# Aim of the exercise:
Identify all lines below that hold "bodies" and collect them.

# Recorded information:
◆ ◆ ◆ ◆
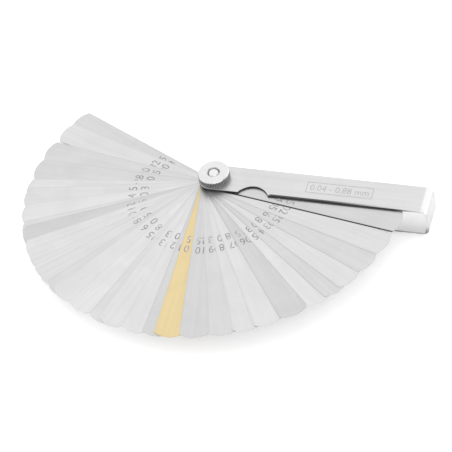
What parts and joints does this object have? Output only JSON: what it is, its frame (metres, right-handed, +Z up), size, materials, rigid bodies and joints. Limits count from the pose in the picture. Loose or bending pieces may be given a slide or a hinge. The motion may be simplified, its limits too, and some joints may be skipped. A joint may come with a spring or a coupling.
{
  "type": "feeler gauge",
  "caption": "Pocket feeler gauge: thickness blades, one of them brass, fan out on a pivot post from a bent steel case locked by a knurled nut.",
  "frame": {"origin": "pivot axis at the case's underside", "axes": "+X along the case to its closed end, +Z up along the pivot, the blades open towards -Y"},
  "size_m": [0.189, 0.1331, 0.0183],
  "materials": {
    "case_steel": "bright rolled steel, satin",
    "post_steel": "turned",
    "nut_plating": "bright nickel plate",
    "blade_steel": "polished spring steel",
    "brass_blade": "rolled brass"
  },
  "bodies": {
    "case": {"case": "case_steel", "pivot_post": "post_steel"},
    "knurled_nut": {"knurled_nut": "nut_plating"},
    "blade_0_04mm": {"blade_0_04mm": "blade_steel"},
    "blade_0_05mm": {"blade_0_05mm": "blade_steel"},
    "blade_0_06mm": {"blade_0_06mm": "blade_steel"},
    "blade_0_08mm": {"blade_0_08mm": "blade_steel"},
    "blade_0_10mm": {"blade_0_10mm": "blade_steel"},
    "blade_0_13mm": {"blade_0_13mm": "blade_steel"},
    "blade_0_15mm": {"blade_0_15mm": "blade_steel"},
    "blade_0_18mm": {"blade_0_18mm": "blade_steel"},
    "blade_0_20mm": {"blade_0_20mm": "blade_steel"},
    "blade_0_23mm": {"blade_0_23mm": "blade_steel"},
    "blade_0_25mm": {"blade_0_25mm": "blade_steel"},
    "blade_0_25mm_brass": {"blade_0_25mm_brass": "brass_blade"},
    "blade_0_28mm": {"blade_0_28mm": "blade_steel"},
    "blade_0_30mm": {"blade_0_30mm": "blade_steel"},
    "blade_0_33mm": {"blade_0_33mm": "blade_steel"},
    "blade_0_35mm": {"blade_0_35mm": "blade_steel"},
    "blade_0_38mm": {"blade_0_38mm": "blade_steel"},
    "blade_0_40mm": {"blade_0_40mm": "blade_steel"},
    "blade_0_43mm": {"blade_0_43mm": "blade_steel"},
    "blade_0_45mm": {"blade_0_45mm": "blade_steel"},
    "blade_0_48mm": {"blade_0_48mm": "blade_steel"},
    "blade_0_50mm": {"blade_0_50mm": "blade_steel"},
    "blade_0_53mm": {"blade_0_53mm": "blade_steel"},
    "blade_0_55mm": {"blade_0_55mm": "blade_steel"},
    "blade_0_58mm": {"blade_0_58mm": "blade_steel"},
    "blade_0_60mm": {"blade_0_60mm": "blade_steel"},
    "blade_0_63mm": {"blade_0_63mm": "blade_steel"},
    "blade_0_65mm": {"blade_0_65mm": "blade_steel"},
    "blade_0_70mm": {"blade_0_70mm": "blade_steel"},
    "blade_0_75mm": {"blade_0_75mm": "blade_steel"},
    "blade_0_80mm": {"blade_0_80mm": "blade_steel"},
    "blade_0_88mm": {"blade_0_88mm": "blade_steel"}
  },
  "joints": [
    {"name": "knurled_nut_turn", "type": "hinge", "parent": "case", "child": "knurled_nut", "pos_m": [0, 0, 0.01662], "axis": [0, 0, 1], "range_deg": [0, 360]},
    {"name": "blade_0_04mm_swing", "type": "hinge", "parent": "case", "child": "blade_0_04mm", "pos_m": [0, 0, 0.0075], "axis": [0, 0, 1], "range_deg": [-351.2, 8.8]},
    {"name": "blade_0_05mm_swing", "type": "hinge", "parent": "case", "child": "blade_0_05mm", "pos_m": [0, 0, 0.0075], "axis": [0, 0, 1], "range_deg": [-342.2, 17.8]},
    {"name": "blade_0_06mm_swing", "type": "hinge", "parent": "case", "child": "blade_0_06mm", "pos_m": [0, 0, 0.0075], "axis": [0, 0, 1], "range_deg": [-334.4, 25.6]},
    {"name": "blade_0_08mm_swing", "type": "hinge", "parent": "case", "child": "blade_0_08mm", "pos_m": [0, 0, 0.0075], "axis": [0, 0, 1], "range_deg": [-327, 33]},
    {"name": "blade_0_10mm_swing", "type": "hinge", "parent": "case", "child": "blade_0_10mm", "pos_m": [0, 0, 0.0075], "axis": [0, 0, 1], "range_deg": [-322, 38]},
    {"name": "blade_0_13mm_swing", "type": "hinge", "parent": "case", "child": "blade_0_13mm", "pos_m": [0, 0, 0.0075], "axis": [0, 0, 1], "range_deg": [-316.6, 43.4]},
    {"name": "blade_0_15mm_swing", "type": "hinge", "parent": "case", "child": "blade_0_15mm", "pos_m": [0, 0, 0.0075], "axis": [0, 0, 1], "range_deg": [-308.2, 51.8]},
    {"name": "blade_0_18mm_swing", "type": "hinge", "parent": "case", "child": "blade_0_18mm", "pos_m": [0, 0, 0.0075], "axis": [0, 0, 1], "range_deg": [-300.8, 59.2]},
    {"name": "blade_0_20mm_swing", "type": "hinge", "parent": "case", "child": "blade_0_20mm", "pos_m": [0, 0, 0.0075], "axis": [0, 0, 1], "range_deg": [-294.8, 65.2]},
    {"name": "blade_0_23mm_swing", "type": "hinge", "parent": "case", "child": "blade_0_23mm", "pos_m": [0, 0, 0.0075], "axis": [0, 0, 1], "range_deg": [-288.2, 71.8]},
    {"name": "blade_0_25mm_swing", "type": "hinge", "parent": "case", "child": "blade_0_25mm", "pos_m": [0, 0, 0.0075], "axis": [0, 0, 1], "range_deg": [-279.8, 80.2]},
    {"name": "blade_0_25mm_brass_swing", "type": "hinge", "parent": "case", "child": "blade_0_25mm_brass", "pos_m": [0, 0, 0.0075], "axis": [0, 0, 1], "range_deg": [-272.5, 87.5]},
    {"name": "blade_0_28mm_swing", "type": "hinge", "parent": "case", "child": "blade_0_28mm", "pos_m": [0, 0, 0.0075], "axis": [0, 0, 1], "range_deg": [-269.1, 90.9]},
    {"name": "blade_0_30mm_swing", "type": "hinge", "parent": "case", "child": "blade_0_30mm", "pos_m": [0, 0, 0.0075], "axis": [0, 0, 1], "range_deg": [-262.5, 97.5]},
    {"name": "blade_0_33mm_swing", "type": "hinge", "parent": "case", "child": "blade_0_33mm", "pos_m": [0, 0, 0.0075], "axis": [0, 0, 1], "range_deg": [-254.8, 105.2]},
    {"name": "blade_0_35mm_swing", "type": "hinge", "parent": "case", "child": "blade_0_35mm", "pos_m": [0, 0, 0.0075], "axis": [0, 0, 1], "range_deg": [-251.5, 108.5]},
    {"name": "blade_0_38mm_swing", "type": "hinge", "parent": "case", "child": "blade_0_38mm", "pos_m": [0, 0, 0.0075], "axis": [0, 0, 1], "range_deg": [-243.4, 116.6]},
    {"name": "blade_0_40mm_swing", "type": "hinge", "parent": "case", "child": "blade_0_40mm", "pos_m": [0, 0, 0.0075], "axis": [0, 0, 1], "range_deg": [-235.4, 124.6]},
    {"name": "blade_0_43mm_swing", "type": "hinge", "parent": "case", "child": "blade_0_43mm", "pos_m": [0, 0, 0.0075], "axis": [0, 0, 1], "range_deg": [-232.3, 127.7]},
    {"name": "blade_0_45mm_swing", "type": "hinge", "parent": "case", "child": "blade_0_45mm", "pos_m": [0, 0, 0.0075], "axis": [0, 0, 1], "range_deg": [-226.2, 133.8]},
    {"name": "blade_0_48mm_swing", "type": "hinge", "parent": "case", "child": "blade_0_48mm", "pos_m": [0, 0, 0.0075], "axis": [0, 0, 1], "range_deg": [-222.6, 137.4]},
    {"name": "blade_0_50mm_swing", "type": "hinge", "parent": "case", "child": "blade_0_50mm", "pos_m": [0, 0, 0.0075], "axis": [0, 0, 1], "range_deg": [-217.5, 142.5]},
    {"name": "blade_0_53mm_swing", "type": "hinge", "parent": "case", "child": "blade_0_53mm", "pos_m": [0, 0, 0.0075], "axis": [0, 0, 1], "range_deg": [-213.2, 146.8]},
    {"name": "blade_0_55mm_swing", "type": "hinge", "parent": "case", "child": "blade_0_55mm", "pos_m": [0, 0, 0.0075], "axis": [0, 0, 1], "range_deg": [-207.4, 152.6]},
    {"name": "blade_0_58mm_swing", "type": "hinge", "parent": "case", "child": "blade_0_58mm", "pos_m": [0, 0, 0.0075], "axis": [0, 0, 1], "range_deg": [-205, 155]},
    {"name": "blade_0_60mm_swing", "type": "hinge", "parent": "case", "child": "blade_0_60mm", "pos_m": [0, 0, 0.0075], "axis": [0, 0, 1], "range_deg": [-198.1, 161.9]},
    {"name": "blade_0_63mm_swing", "type": "hinge", "parent": "case", "child": "blade_0_63mm", "pos_m": [0, 0, 0.0075], "axis": [0, 0, 1], "range_deg": [-190.9, 169.1]},
    {"name": "blade_0_65mm_swing", "type": "hinge", "parent": "case", "child": "blade_0_65mm", "pos_m": [0, 0, 0.0075], "axis": [0, 0, 1], "range_deg": [-186.8, 173.2]},
    {"name": "blade_0_70mm_swing", "type": "hinge", "parent": "case", "child": "blade_0_70mm", "pos_m": [0, 0, 0.0075], "axis": [0, 0, 1], "range_deg": [-178.3, 181.7]},
    {"name": "blade_0_75mm_swing", "type": "hinge", "parent": "case", "child": "blade_0_75mm", "pos_m": [0, 0, 0.0075], "axis": [0, 0, 1], "range_deg": [-170.2, 189.8]},
    {"name": "blade_0_80mm_swing", "type": "hinge", "parent": "case", "child": "blade_0_80mm", "pos_m": [0, 0, 0.0075], "axis": [0, 0, 1], "range_deg": [-160.8, 199.2]},
    {"name": "blade_0_88mm_swing", "type": "hinge", "parent": "case", "child": "blade_0_88mm", "pos_m": [0, 0, 0.0075], "axis": [0, 0, 1], "range_deg": [-154.8, 205.2]}
  ]
}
◆ ◆ ◆ ◆
# Answer in full:
What parts and joints does this object have? Output only JSON: what it is, its frame (metres, right-handed, +Z up), size, materials, rigid bodies and joints. Limits count from the pose in the picture. Loose or bending pieces may be given a slide or a hinge. The motion may be simplified, its limits too, and some joints may be skipped. A joint may come with a spring or a coupling.
  "bodies": {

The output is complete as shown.